Object data in JSON
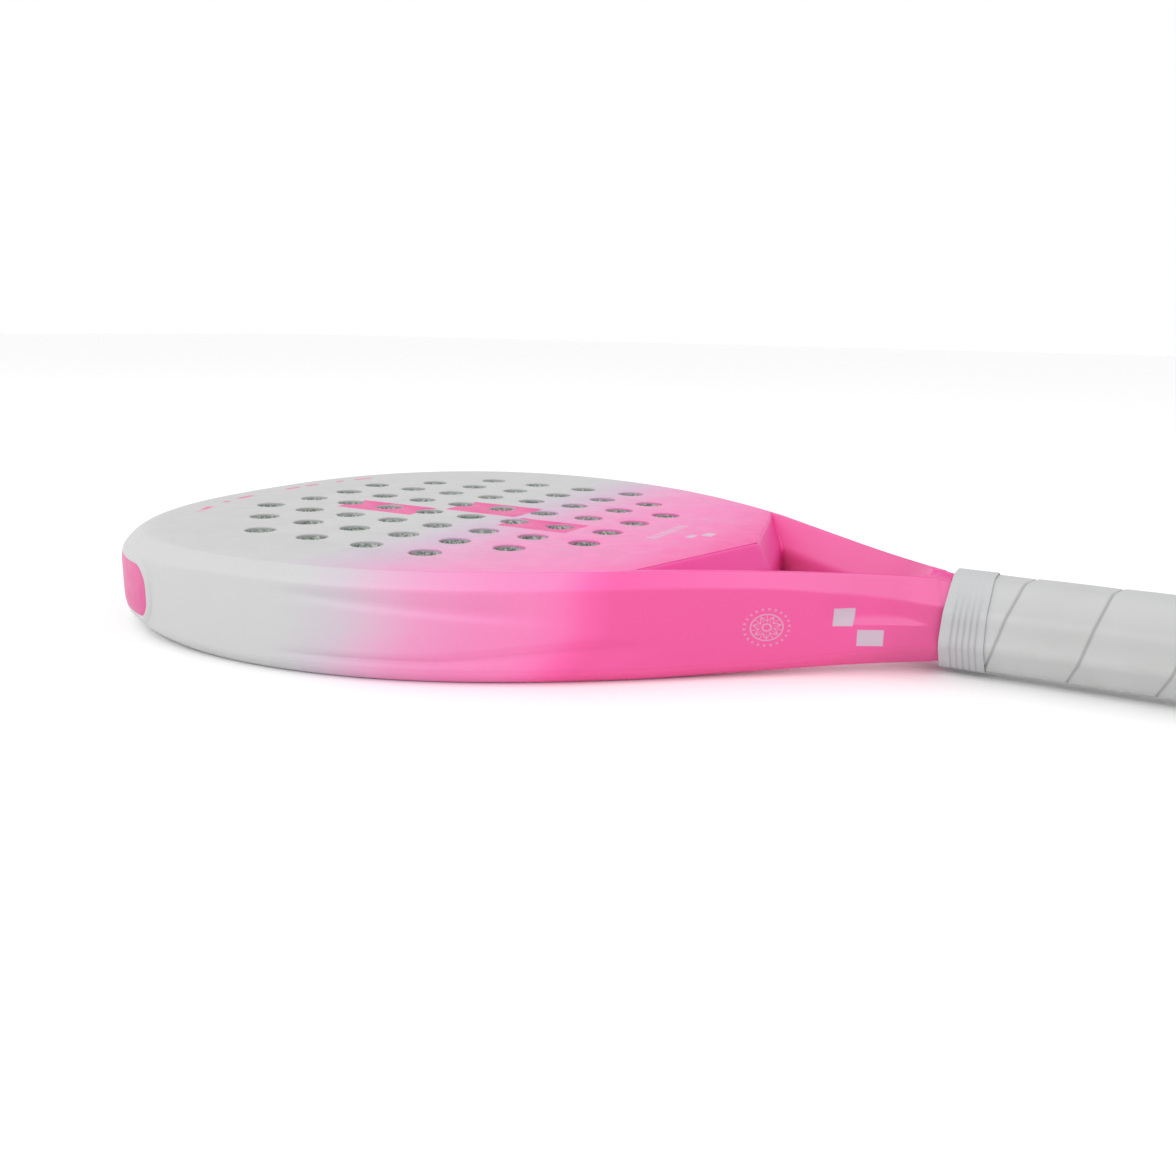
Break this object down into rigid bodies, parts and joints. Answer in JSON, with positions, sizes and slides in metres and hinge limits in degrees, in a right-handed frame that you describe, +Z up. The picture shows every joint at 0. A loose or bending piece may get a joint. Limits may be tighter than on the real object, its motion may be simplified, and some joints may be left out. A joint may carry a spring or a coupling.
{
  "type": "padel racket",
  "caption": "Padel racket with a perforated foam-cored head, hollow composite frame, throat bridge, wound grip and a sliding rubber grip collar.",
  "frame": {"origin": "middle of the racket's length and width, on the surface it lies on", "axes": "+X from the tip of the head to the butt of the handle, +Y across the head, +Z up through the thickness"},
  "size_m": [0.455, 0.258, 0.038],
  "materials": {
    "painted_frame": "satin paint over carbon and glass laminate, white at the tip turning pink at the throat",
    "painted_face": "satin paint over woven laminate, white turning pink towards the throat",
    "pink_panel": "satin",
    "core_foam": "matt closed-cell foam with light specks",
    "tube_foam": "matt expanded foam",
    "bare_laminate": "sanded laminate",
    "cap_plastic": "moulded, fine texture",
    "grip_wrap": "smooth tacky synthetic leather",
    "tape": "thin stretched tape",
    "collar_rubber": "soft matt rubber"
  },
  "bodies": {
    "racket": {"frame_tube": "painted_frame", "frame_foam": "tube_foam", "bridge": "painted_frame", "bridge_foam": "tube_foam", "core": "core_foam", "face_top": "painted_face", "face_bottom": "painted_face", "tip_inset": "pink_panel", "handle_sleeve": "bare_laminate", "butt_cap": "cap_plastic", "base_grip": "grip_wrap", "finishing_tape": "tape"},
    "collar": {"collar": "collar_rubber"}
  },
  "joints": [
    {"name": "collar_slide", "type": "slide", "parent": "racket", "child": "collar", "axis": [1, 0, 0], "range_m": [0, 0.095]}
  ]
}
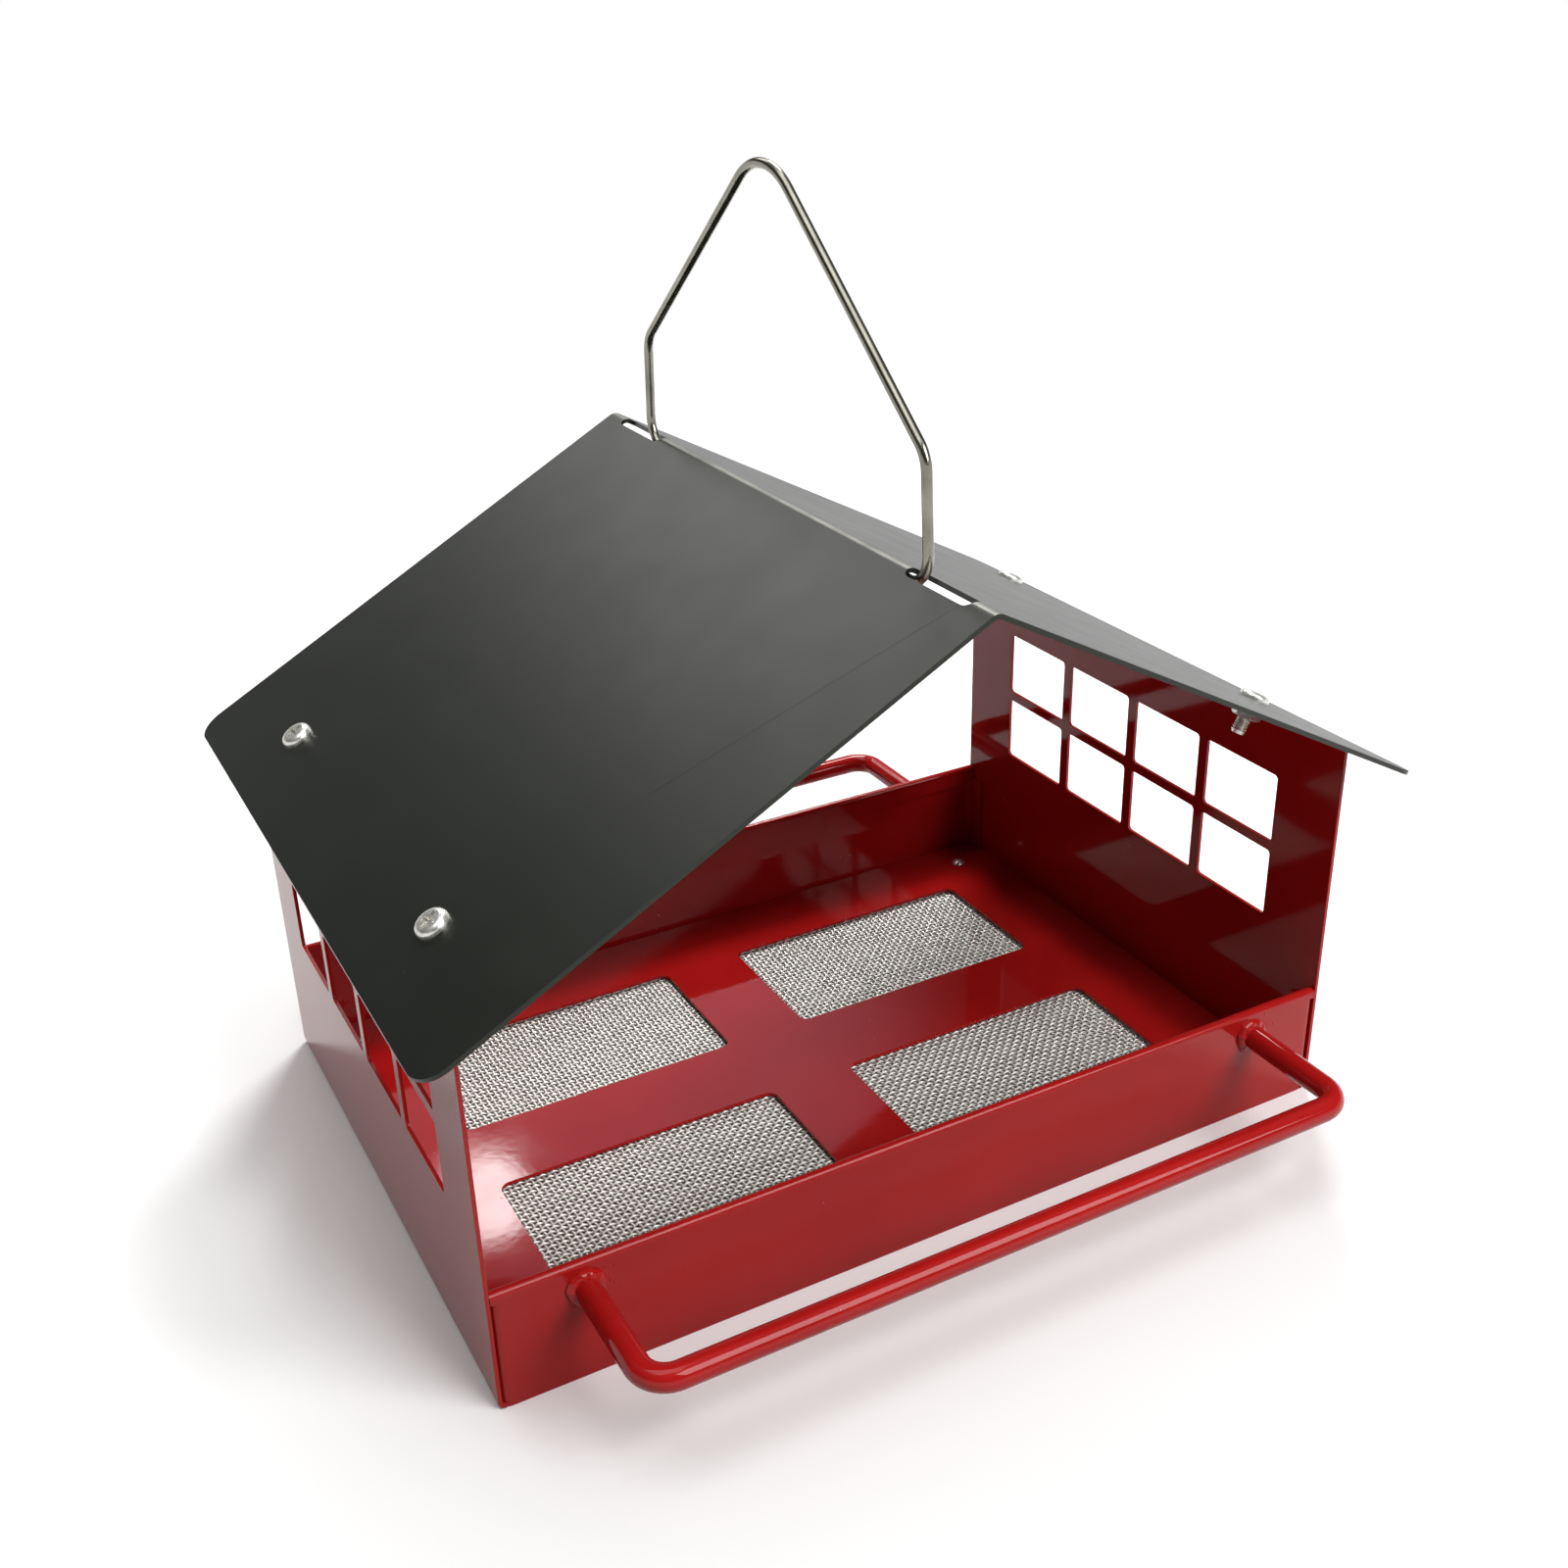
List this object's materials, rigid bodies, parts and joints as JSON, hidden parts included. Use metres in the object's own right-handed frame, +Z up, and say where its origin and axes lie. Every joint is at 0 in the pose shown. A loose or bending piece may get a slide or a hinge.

◆ OBJECTIVE ◆
Give the entries again in full, exactly as they are written.

◆ FINAL ANSWER ◆
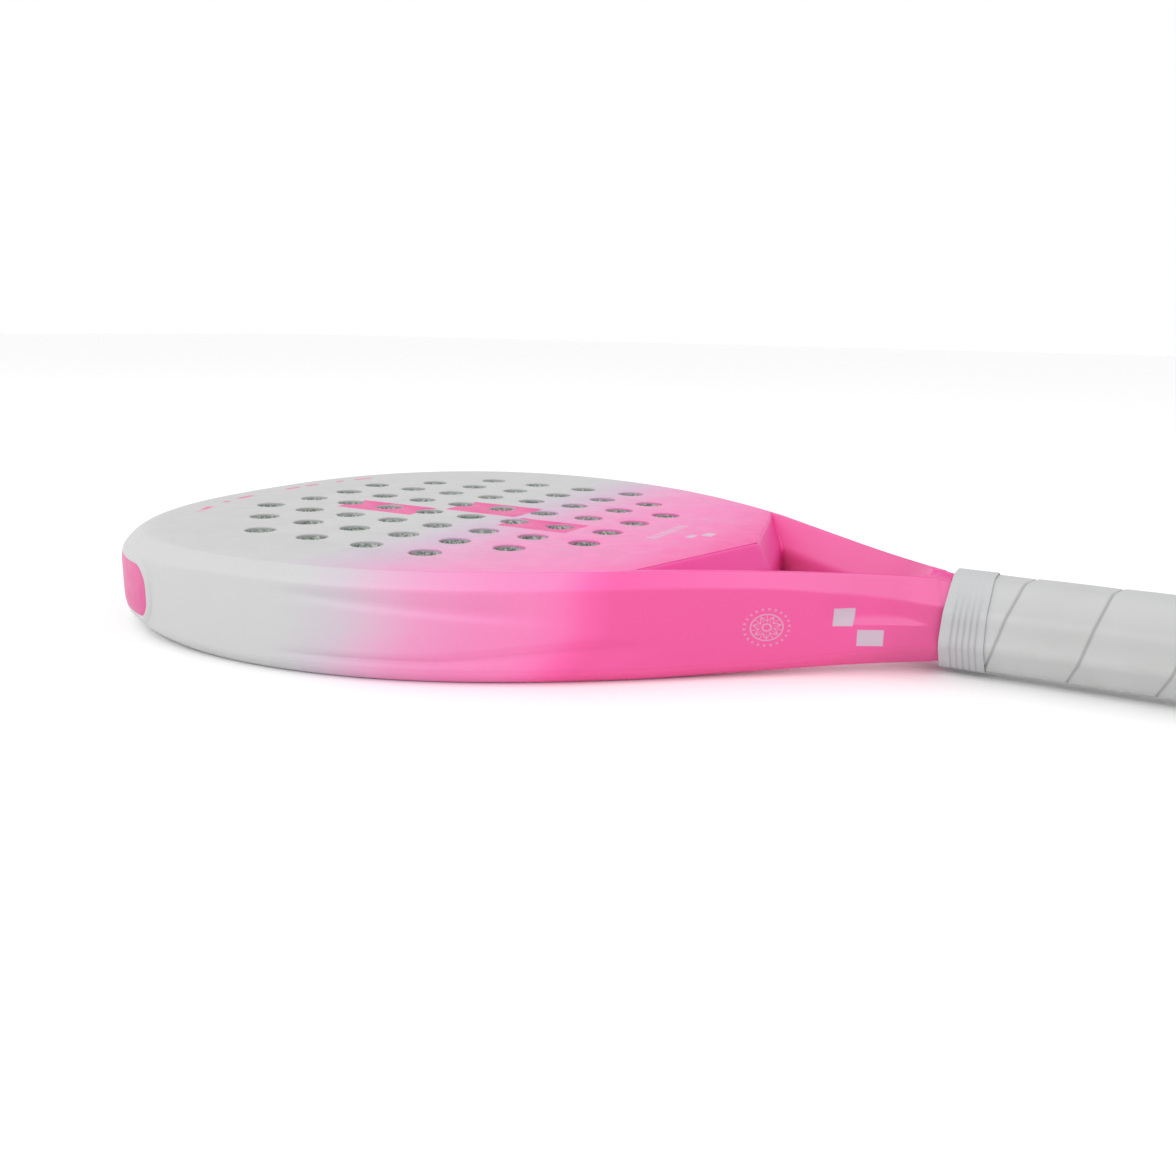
Break this object down into rigid bodies, parts and joints. Answer in JSON, with positions, sizes and slides in metres and hinge limits in degrees, in a right-handed frame that you describe, +Z up. The picture shows every joint at 0. A loose or bending piece may get a joint. Limits may be tighter than on the real object, its motion may be simplified, and some joints may be left out. A joint may carry a spring or a coupling.
{
  "type": "padel racket",
  "caption": "Padel racket with a perforated foam-cored head, hollow composite frame, throat bridge, wound grip and a sliding rubber grip collar.",
  "frame": {"origin": "middle of the racket's length and width, on the surface it lies on", "axes": "+X from the tip of the head to the butt of the handle, +Y across the head, +Z up through the thickness"},
  "size_m": [0.455, 0.258, 0.038],
  "materials": {
    "painted_frame": "satin paint over carbon and glass laminate, white at the tip turning pink at the throat",
    "painted_face": "satin paint over woven laminate, white turning pink towards the throat",
    "pink_panel": "satin",
    "core_foam": "matt closed-cell foam with light specks",
    "tube_foam": "matt expanded foam",
    "bare_laminate": "sanded laminate",
    "cap_plastic": "moulded, fine texture",
    "grip_wrap": "smooth tacky synthetic leather",
    "tape": "thin stretched tape",
    "collar_rubber": "soft matt rubber"
  },
  "bodies": {
    "racket": {"frame_tube": "painted_frame", "frame_foam": "tube_foam", "bridge": "painted_frame", "bridge_foam": "tube_foam", "core": "core_foam", "face_top": "painted_face", "face_bottom": "painted_face", "tip_inset": "pink_panel", "handle_sleeve": "bare_laminate", "butt_cap": "cap_plastic", "base_grip": "grip_wrap", "finishing_tape": "tape"},
    "collar": {"collar": "collar_rubber"}
  },
  "joints": [
    {"name": "collar_slide", "type": "slide", "parent": "racket", "child": "collar", "axis": [1, 0, 0], "range_m": [0, 0.095]}
  ]
}
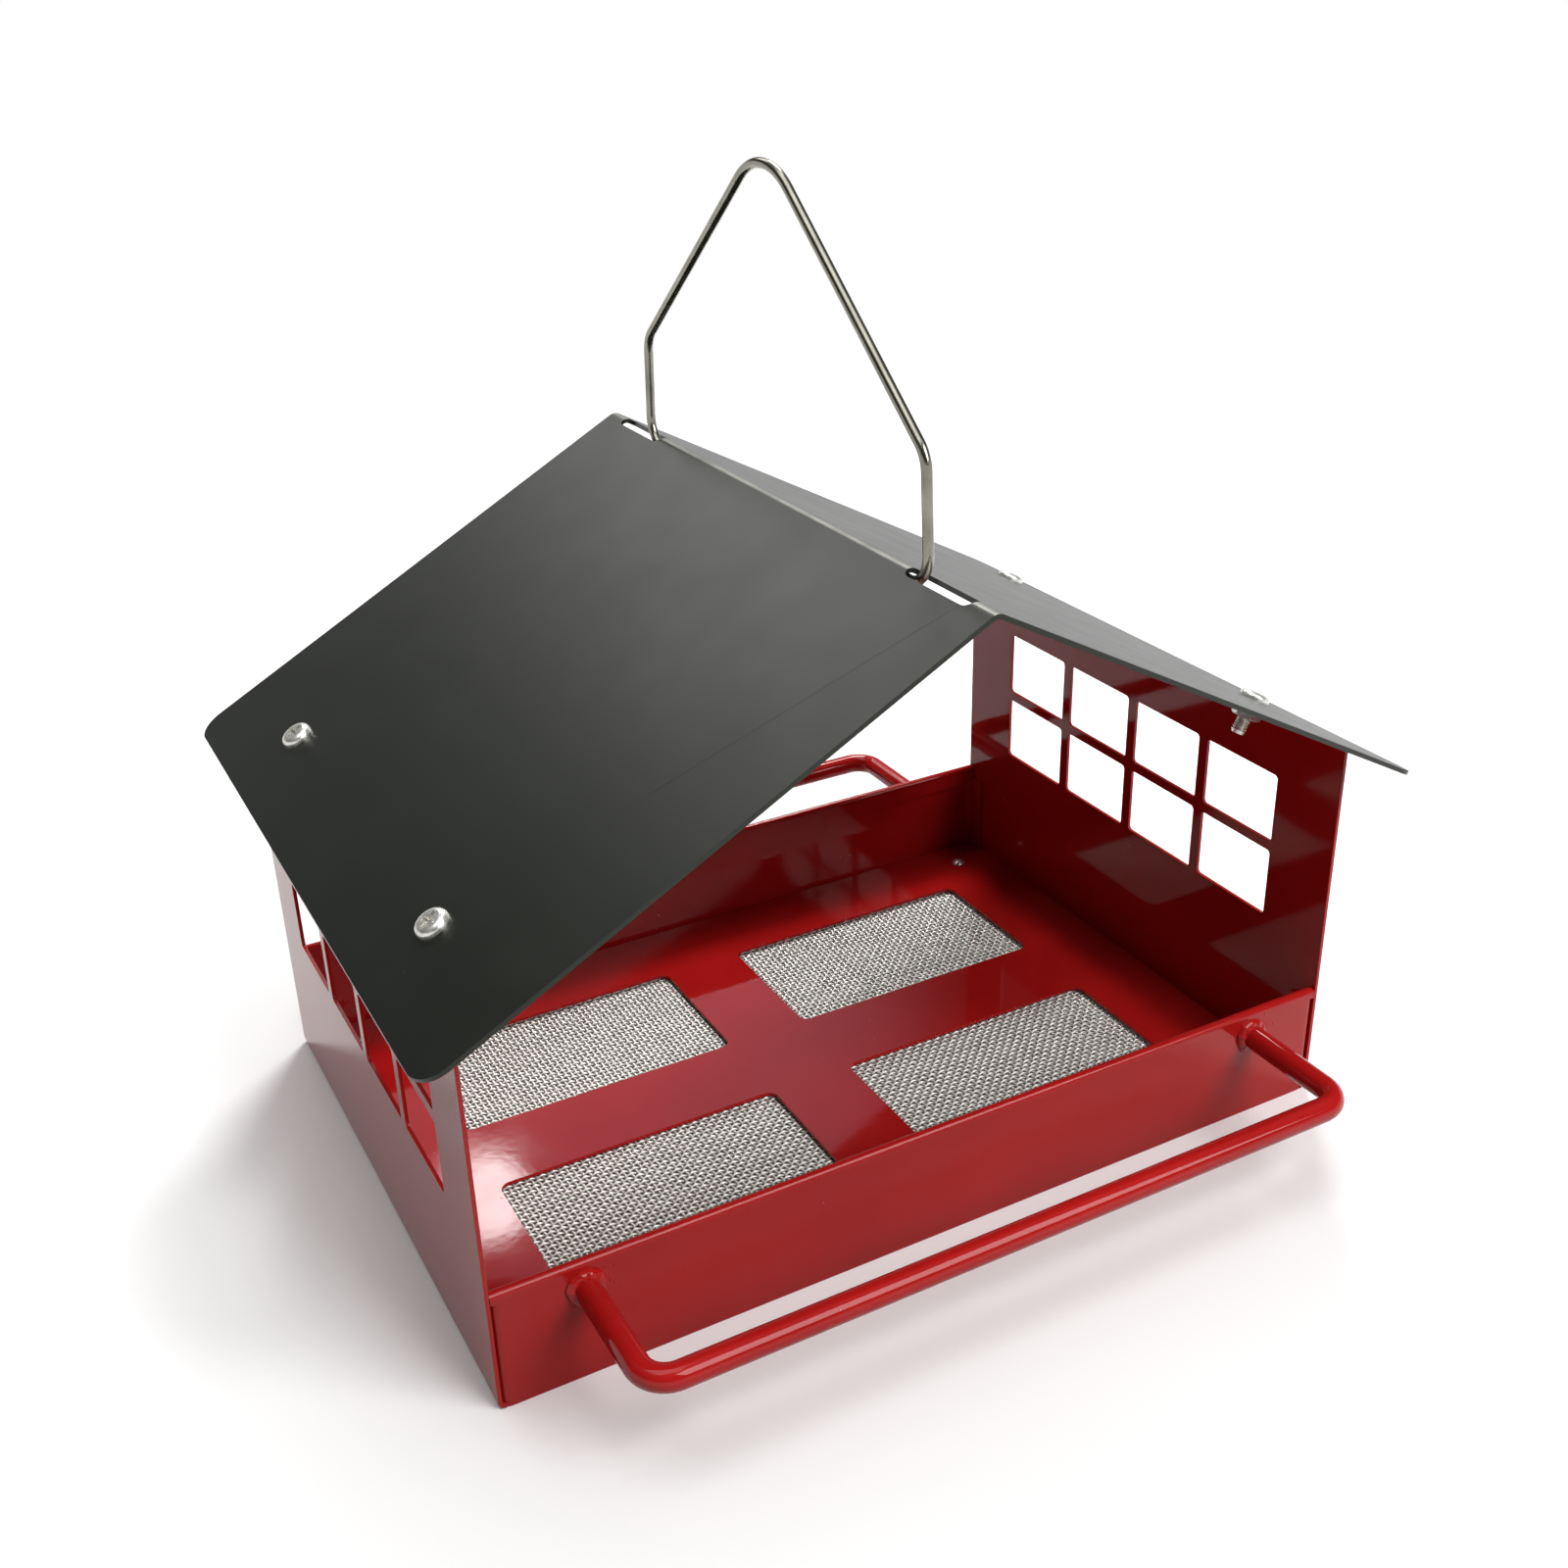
List this object's materials, rigid bodies, parts and joints as JSON, hidden parts included. Use metres in the object's own right-handed frame, +Z up, and say where its origin and axes lie. Every joint is at 0 in the pose shown. A loose or bending piece may get a slide or a hinge.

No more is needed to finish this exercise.